Thursday, October 09, 2008
Falwless's post today about her love of the Real World/Road Rules challenges (admit it, you love them too) got me thinking about something. As long as these challenges have been around, there has always been a "bully" that pretty much dominates each one. There's been Abram (once upon a time), Wes, Evan (charming, but a bully nonetheless), CT, and, the baddest lady bully of them all, Coral.
This year, they've really hit the bottom of the bully barrel with a complete assclown who goes by the name of Johnny Bananas. Does that name really strike fear into the heart of anyone? Who lets themself be pushed around by a fat-faced Neanderthal with a fruity name? I'm amazed that he even knows what the word "strategy" means, let alone that he has the ability to try to use it to form alliances. And why anyone allies with him anyway is a complete mystery. He seems to even annoy his "friends."
On the other hand, one of these supposed friends, Kenny, could push me around any day. I'm a little baffled by his recent hook-up with Wes's ex, Scrawny Pocahontas (aka Johanna), but I'm willing to overlook that lapse in judgment.

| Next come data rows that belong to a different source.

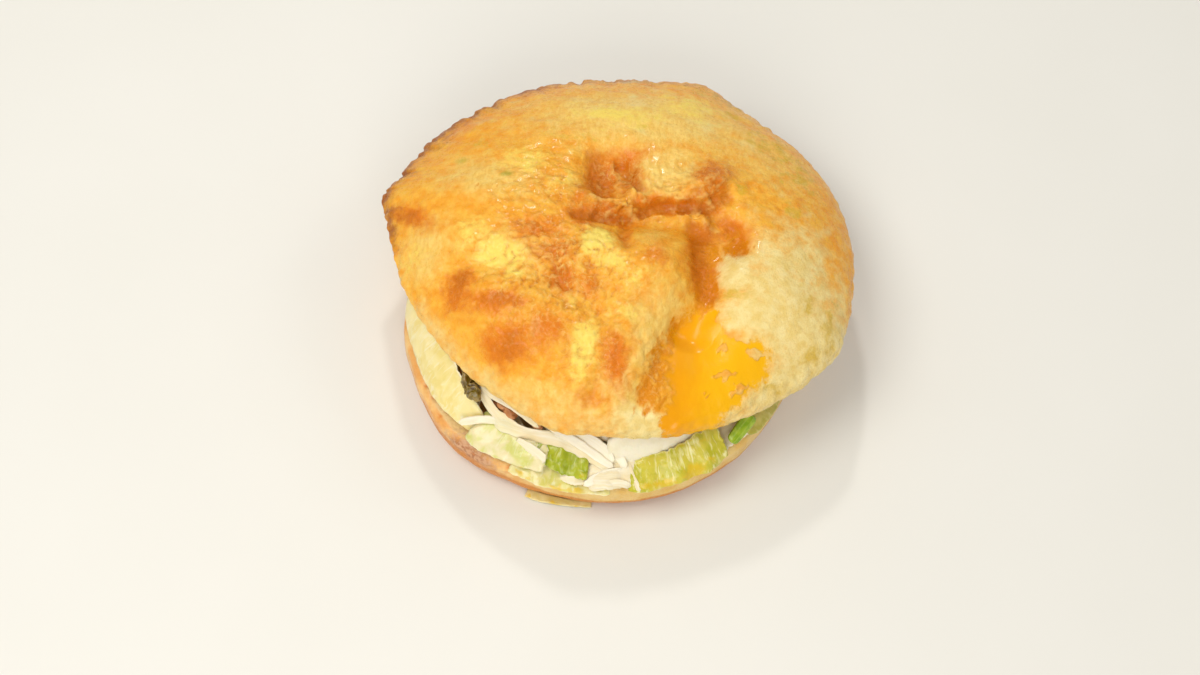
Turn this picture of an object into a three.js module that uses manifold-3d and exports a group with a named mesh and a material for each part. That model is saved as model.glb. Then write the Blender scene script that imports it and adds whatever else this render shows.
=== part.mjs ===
// A burger made with pan-fried dough: a flat round bun, leaves and shredded cabbage, a thin meat patty,
// pickled greens, and a domed top bun with an egg fried onto it. The top sits back and leans, so that the
// filling shows at the front. Millimetres, +Z up. The origin is the middle of the bottom bun's flat base,
// and the open front faces -Y.
import * as THREE from "three";
import { mergeVertices } from "three/addons/utils/BufferGeometryUtils.js";
import Module from "manifold-3d";

const wasm = await Module();
wasm.setup();

const DEG = Math.PI / 180;
const FULL_TURN = 2 * Math.PI;
// Gap between solids that lie against each other, and points round the buns and the egg.
const CLEARANCE = 0.35;
const AROUND = 56;

// Waves of an outline are [lobes, height, direction of a lobe in degrees], and its corners
// [direction, width, reach].
const BUN = {
  radius: 56,
  waves: [[1, 1.2, -30], [2, 0.5, 20], [5, 0.3, 10]],
  corners: [[193, 17, 1.5], [229, 17, 2.2], [272, 24, 0.8]],
  thickness: 12.4,
  footRadius: 46,
  bellyHeight: 5.5,
  topEdge: 2.6,
  dish: 0.5,
};
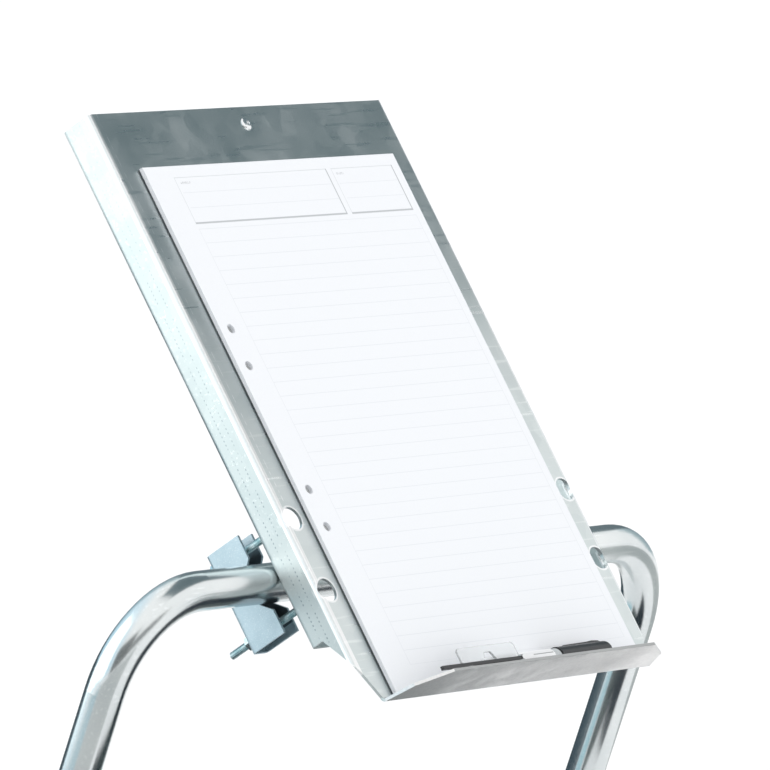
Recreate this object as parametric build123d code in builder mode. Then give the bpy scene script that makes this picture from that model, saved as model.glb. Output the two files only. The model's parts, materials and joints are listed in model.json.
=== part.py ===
from build123d import *
from math import cos, radians, sin, sqrt
import os

os.makedirs("parts", exist_ok=True)

# Writing board on a bent tube handle. Millimetres, +Z up, +X to the user's right, +Y away from
# the user. The origin is midway between the two cut ends of the handle's legs.

# How the board and the handle lean
board_tilt = 58.2        # board face above the horizontal, degrees
handle_lean = 21.2       # legs from the vertical, degrees

# Handle tube
tube_d = 20.0
tube_wall = 1.5
leg_spacing = 447.0      # between the legs' centre lines
leg_drop = 180.0         # rail's centre line to the cut end, along a leg
bend_r = 50.0            # centre-line radius of the two bends

# Writing pad, A4
page_w = 210.0
page_h = 297.0
page_shift = 0.5         # the pad stands a little right of the board's middle
backing_t = 0.65
block_t = 1.95
top_sheet_t = 0.3
rest_gap = 0.1           # between pieces that only rest on each other
foot_gap = 1.0           # page's foot above the shelf, clear of the fold
punch_d = 5.2
punch_inset = 8.5       # filing holes, from the page's left edge
punch_drops = (92.5, 113.5, 183.5, 204.5)    # from the page's head

# Panel: one folded sheet with side flanges, return lips and a shelf
sheet_t = 1.5
fold_r = 0.8             # inside radius of the shelf's and saddles' folds
side_fold_r = 1.6        # inside radius of the four folds along the channel
side_margin = 17.5       # page to the flange's outer side, with the pad in the middle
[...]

Hey, who am I kidding? The fact that he's been on five of these challenges shows that he has no judgment. And the fact that I religiously watch them means that neither do I. I think we could make some beautifully bad decisions together.

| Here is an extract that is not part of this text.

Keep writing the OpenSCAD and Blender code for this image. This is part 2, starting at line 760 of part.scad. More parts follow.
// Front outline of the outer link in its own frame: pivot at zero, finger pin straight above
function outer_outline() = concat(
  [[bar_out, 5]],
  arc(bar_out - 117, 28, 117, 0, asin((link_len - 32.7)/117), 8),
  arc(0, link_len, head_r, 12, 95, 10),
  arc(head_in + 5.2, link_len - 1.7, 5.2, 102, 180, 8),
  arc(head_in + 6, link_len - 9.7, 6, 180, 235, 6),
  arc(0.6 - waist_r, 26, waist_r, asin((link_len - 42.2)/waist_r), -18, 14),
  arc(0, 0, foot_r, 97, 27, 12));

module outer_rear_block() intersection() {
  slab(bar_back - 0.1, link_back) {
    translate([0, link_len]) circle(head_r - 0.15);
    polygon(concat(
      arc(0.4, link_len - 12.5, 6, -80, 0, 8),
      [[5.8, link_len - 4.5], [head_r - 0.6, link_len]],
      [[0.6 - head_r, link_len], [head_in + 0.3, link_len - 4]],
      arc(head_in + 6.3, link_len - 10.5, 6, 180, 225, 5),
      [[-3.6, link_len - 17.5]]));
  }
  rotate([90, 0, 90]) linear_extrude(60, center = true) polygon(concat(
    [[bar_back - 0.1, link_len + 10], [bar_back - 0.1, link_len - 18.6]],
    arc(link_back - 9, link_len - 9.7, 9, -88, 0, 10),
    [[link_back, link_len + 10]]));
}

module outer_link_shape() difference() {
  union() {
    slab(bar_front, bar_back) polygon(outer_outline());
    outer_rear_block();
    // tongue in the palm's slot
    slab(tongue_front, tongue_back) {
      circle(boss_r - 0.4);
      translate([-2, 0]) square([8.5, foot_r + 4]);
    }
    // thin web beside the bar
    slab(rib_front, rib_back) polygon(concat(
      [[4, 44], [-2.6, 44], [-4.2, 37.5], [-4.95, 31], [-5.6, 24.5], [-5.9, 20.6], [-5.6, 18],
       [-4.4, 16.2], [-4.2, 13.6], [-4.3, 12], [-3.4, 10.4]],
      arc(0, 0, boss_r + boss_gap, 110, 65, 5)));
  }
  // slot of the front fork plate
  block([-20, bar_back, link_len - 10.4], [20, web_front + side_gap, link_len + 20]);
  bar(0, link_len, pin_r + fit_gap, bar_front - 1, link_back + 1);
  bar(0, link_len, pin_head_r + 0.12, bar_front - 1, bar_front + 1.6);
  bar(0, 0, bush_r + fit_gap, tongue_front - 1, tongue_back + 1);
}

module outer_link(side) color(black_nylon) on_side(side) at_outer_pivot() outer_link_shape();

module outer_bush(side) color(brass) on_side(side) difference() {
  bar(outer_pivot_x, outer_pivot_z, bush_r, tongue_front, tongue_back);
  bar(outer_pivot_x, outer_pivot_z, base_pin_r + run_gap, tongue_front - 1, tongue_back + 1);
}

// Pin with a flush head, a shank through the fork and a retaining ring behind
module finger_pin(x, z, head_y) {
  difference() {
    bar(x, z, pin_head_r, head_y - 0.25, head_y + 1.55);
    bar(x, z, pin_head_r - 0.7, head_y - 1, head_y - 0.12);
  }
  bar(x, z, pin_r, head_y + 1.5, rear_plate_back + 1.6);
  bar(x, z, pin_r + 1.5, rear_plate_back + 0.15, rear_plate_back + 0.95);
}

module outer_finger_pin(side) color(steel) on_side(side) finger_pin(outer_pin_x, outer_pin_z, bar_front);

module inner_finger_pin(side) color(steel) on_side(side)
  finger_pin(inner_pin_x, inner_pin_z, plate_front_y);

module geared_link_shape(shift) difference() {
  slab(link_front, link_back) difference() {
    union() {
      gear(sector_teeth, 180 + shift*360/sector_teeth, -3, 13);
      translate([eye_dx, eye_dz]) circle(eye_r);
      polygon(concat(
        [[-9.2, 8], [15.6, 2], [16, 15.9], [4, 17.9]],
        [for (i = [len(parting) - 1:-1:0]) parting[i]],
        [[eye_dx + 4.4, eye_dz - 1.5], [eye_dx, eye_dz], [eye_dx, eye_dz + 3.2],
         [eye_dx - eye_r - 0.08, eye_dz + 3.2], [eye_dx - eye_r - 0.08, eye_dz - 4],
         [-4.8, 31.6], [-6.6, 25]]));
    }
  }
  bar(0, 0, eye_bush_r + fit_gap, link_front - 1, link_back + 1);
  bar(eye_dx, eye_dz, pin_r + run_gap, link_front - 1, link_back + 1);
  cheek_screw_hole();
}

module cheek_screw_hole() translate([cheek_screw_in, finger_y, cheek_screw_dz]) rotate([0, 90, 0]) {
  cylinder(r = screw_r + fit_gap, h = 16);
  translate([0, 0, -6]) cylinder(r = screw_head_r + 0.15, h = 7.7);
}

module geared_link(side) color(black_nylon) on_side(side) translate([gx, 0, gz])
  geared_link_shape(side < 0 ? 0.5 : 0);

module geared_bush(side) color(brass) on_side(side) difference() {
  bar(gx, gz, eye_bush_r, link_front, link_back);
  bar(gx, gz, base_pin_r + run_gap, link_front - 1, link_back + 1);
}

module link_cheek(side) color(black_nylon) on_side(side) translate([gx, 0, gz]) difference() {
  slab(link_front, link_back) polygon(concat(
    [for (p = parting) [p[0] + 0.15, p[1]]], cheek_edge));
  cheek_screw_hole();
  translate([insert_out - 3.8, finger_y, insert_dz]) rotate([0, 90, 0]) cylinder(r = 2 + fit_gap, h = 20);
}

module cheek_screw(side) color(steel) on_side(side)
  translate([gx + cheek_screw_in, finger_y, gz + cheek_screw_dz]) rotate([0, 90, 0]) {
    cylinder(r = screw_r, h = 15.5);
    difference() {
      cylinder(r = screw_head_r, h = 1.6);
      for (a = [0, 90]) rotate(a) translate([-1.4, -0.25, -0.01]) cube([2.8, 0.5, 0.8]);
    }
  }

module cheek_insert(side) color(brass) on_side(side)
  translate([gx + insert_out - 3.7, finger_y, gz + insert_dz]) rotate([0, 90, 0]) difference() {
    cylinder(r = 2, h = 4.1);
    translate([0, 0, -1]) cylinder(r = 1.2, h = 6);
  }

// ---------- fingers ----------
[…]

Now I just need to figure out how to get on that island. Without selling my soul to MTV.
Well...after a little research, I've found that there is no other way. Ah well. Kenny's a New Jersey boy. I'm bound to run into him some time.
Wednesday, October 08, 2008
Not from a 4-day hangover...although I did drink Louie Anderson's weight in champagne at my bro's wedding reception. But I have sparkling blood running through my veins, so that's nothing I can't handle.
No, I was completely blindsided by a terrible tragedy just as I was about to get back into the swing of blogging. Watching my brother and his wife say their vows nearly restored my faith in true love, and then this happens.
Oh, Hef and Holly. I can't believe it's over. If those two crazy kids can't make it, what hope is there for the rest of us? I mean, next thing you know, Nicolette Sheridan and Michael Bolton will be break...
Oh, come on!!! Son of a bitch!!
Monday, October 06, 2008
Sorry I haven't posted since Thursday, but my brother, Dutch, got married this weekend, which led me back to the good old Burgh of Pitt, where I shall remain 'til Tuesday.
Please amuse yourselves with this while I'm gone.
Thursday, October 02, 2008
I don't know how "classic" this one is, but I'm sure it's long been forgotten.
After two Aubrey O'Day posts, I started thinking that I should post a vid from a slutty chick. Lo and behold, Alannah Myles popped into my head.
Everyone remembers Alannah for "Black Velvet," a song that will never take a rest as long as there is karaoke and American Idol. Most people probably think Ms. Myles just went away quietly after "Black Velvet" invaded the airwaves, but she did have another Top 40 hit with "Love Is."
As a one-time owner of Alannah's 1989 debut record, I used to really like this song. Maaaaaybe I belted it out into my curling iron a few times while I was getting ready to go to the mall. And maybe I turned the lights off and put my Conair makeup mirror on the "evening" setting while I was doing it. So what? I could still put on a better performance than her.
You see, I had the misfortune of seeing Alannah open for Robert Plant of all people. She came out in some skimpy lace teddy or some such nonsense, and it was immediately clear that she was trying to be the brunette, Canadian Madonna. It didn't really work.
Apparently, a lot of men really found this woman sexy, but I have never understood her appeal. Every time I look at her, I can't shake the feeling that she's like one of those 50-something ladies who you'd see strutting around Wal-Mart on a Saturday night in an ill-fitting camisole, ripped up denim mini-skirt, and 4-inch yellow pumps, hitting on stock boys. I guess that's what belting back too much Black Velvet does to you.